Solo 401(k) Eligibility
To be eligible for a Solo 401(k), you must be self-employed or a business owner without any employees. Once you hire employees, you will only be eligible for a Solo 401(k) if you have one employee, and it is your spouse.
Solo 401(k) Contribution Limits
You can contribute up to $66,000 (2023) to a Solo 401(k), with the option to contribute an additional $7,500 if you’re 50 or older. The total contribution limit includes elective deferrals (made as an employee) and non-elective contributions (made as an employer), both of which have their own rules.
- Elective deferrals, or contributions made as the employee, can be made up to 100% of your compensation or earned income, up to the IRS-set annual contribution limit of $22,500 (as of 2023).
- Employer non-elective contributions can be up to 25% of compensation or, if self-employed, the limits are based on the rate table located in Publication 560, Retirement Plans for Small Business.
Differences Between SEP IRAs and Solo 401(k)s
SEP IRAs and Solo 401(k)s share a lot of similarities, but there are a few key differences to keep in mind as you compare your options:
- Contribution limits: Both SEP IRAs and Solo 401(k)s allow for up to $66,000 in annual contributions as of 2023, but only the Solo 401(k) allows for an additional $7,500 catch-up contribution if you’re 50 or older.

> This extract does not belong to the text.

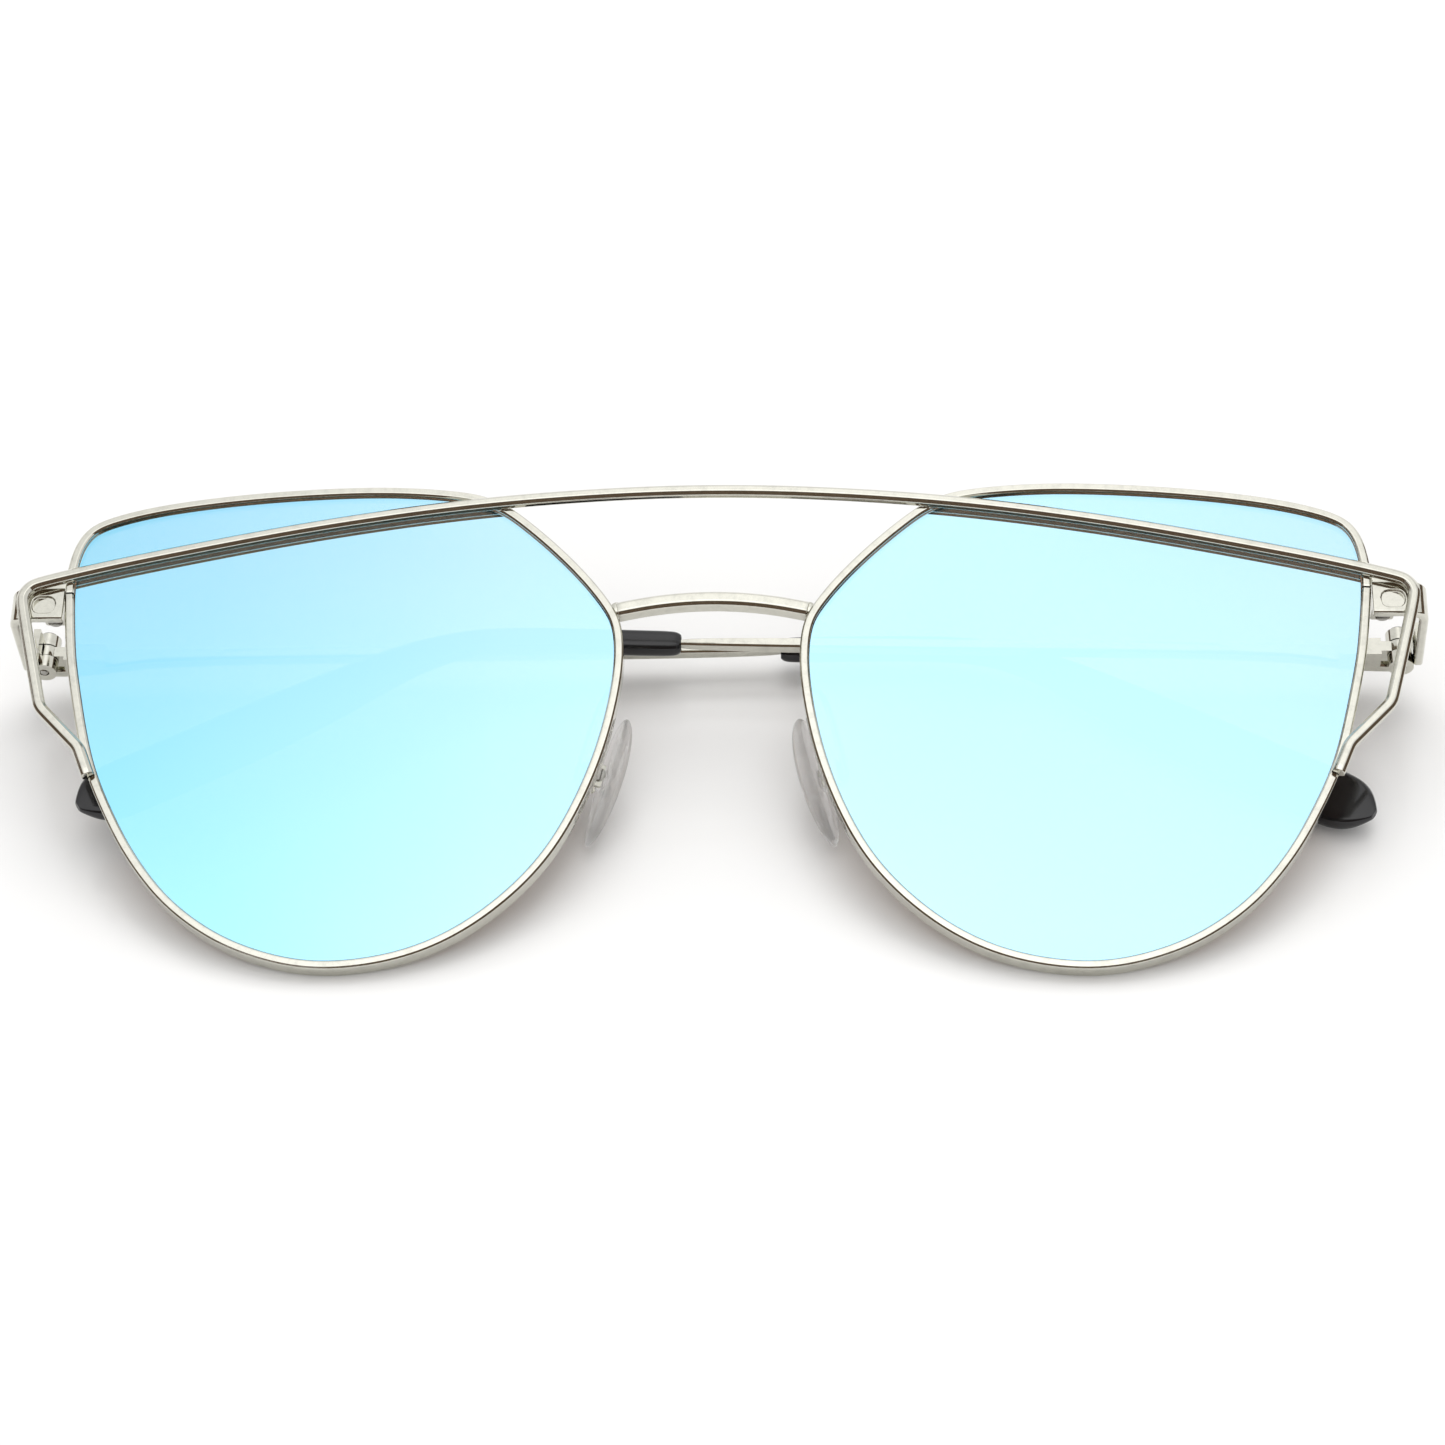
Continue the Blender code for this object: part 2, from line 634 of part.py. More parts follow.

A Solo 401(k) also expands contribution opportunities to include contributions made by the employer and the employee. Depending on your income, that may provide an increased savings and tax advantage.
- Eligibility. Solo 401(k)s, and SEP IRAs cater to business owners, sole proprietors, and the self-employed, but only the SEP IRA allows for business growth in the form of hired staff. You cannot maintain a Solo 401(k) if you plan to hire employees, with the only exception being your spouse.
- Roth option. If you’re opening a Solo 401(k), you can choose between a traditional or Roth account. Traditional 401(k)s allow for pre-tax contributions, while Roth 401(k)s allow for after-tax contributions. You can only contribute to a SEP IRA with pre-tax dollars.
Examples of When a SEP IRA Is Better than a Solo 401(k)
If you’re self-employed or are a sole proprietor who anticipates hiring employees — even if it’s only a few — a SEP IRA is likely the better option. That’s because hiring employees will make you ineligible for a Solo 401(k).
In addition, a SEP IRA is also a better option if you do have employees and are looking for a simple path to providing them with a retirement benefit.
Examples of When a Solo 401(k) Is Better than a SEP IRA
If you don’t plan on hiring employees, a Solo 401(k) can provide the potential to save more over the years when compared to a SEP IRA, depending on your income. And, since you can make dual contributions, you may find that a Solo 401(k) provides an enhanced tax deduction benefit.
Another reason a Solo 401(k) may be better is if you prefer to fund your retirement account with after-tax contributions. Solo 401(k)s are available as Roth accounts, but SEP IRAs don’t share that same feature.
Bottomline
SEP IRAs and Solo 401(k)s are both suitable options if you’re a business owner or otherwise self-employed, but which one is right for you will depend on your business and savings goals. Here are a few key things to keep in mind:
- A SEP IRA allows you to maintain your account even if you hire employees, while a Solo 401(k) is only an option if you’re the only employee or if your only other employee is a spouse.
- Both SEP IRAs and Solo 401(k)s have higher contribution limits than standard IRAs. The max contribution for each is $66,000 in 2023, while the max contribution for a standard IRA is $6,500 ($7,500 if you’re over 50).
- Only Solo 401(k)s are available as Roth accounts. SEP IRAs can only be funded with pre-tax dollars.
- If you’re unsure which option best suits your needs and future goals, speak to a financial expert who can help identify the correct product.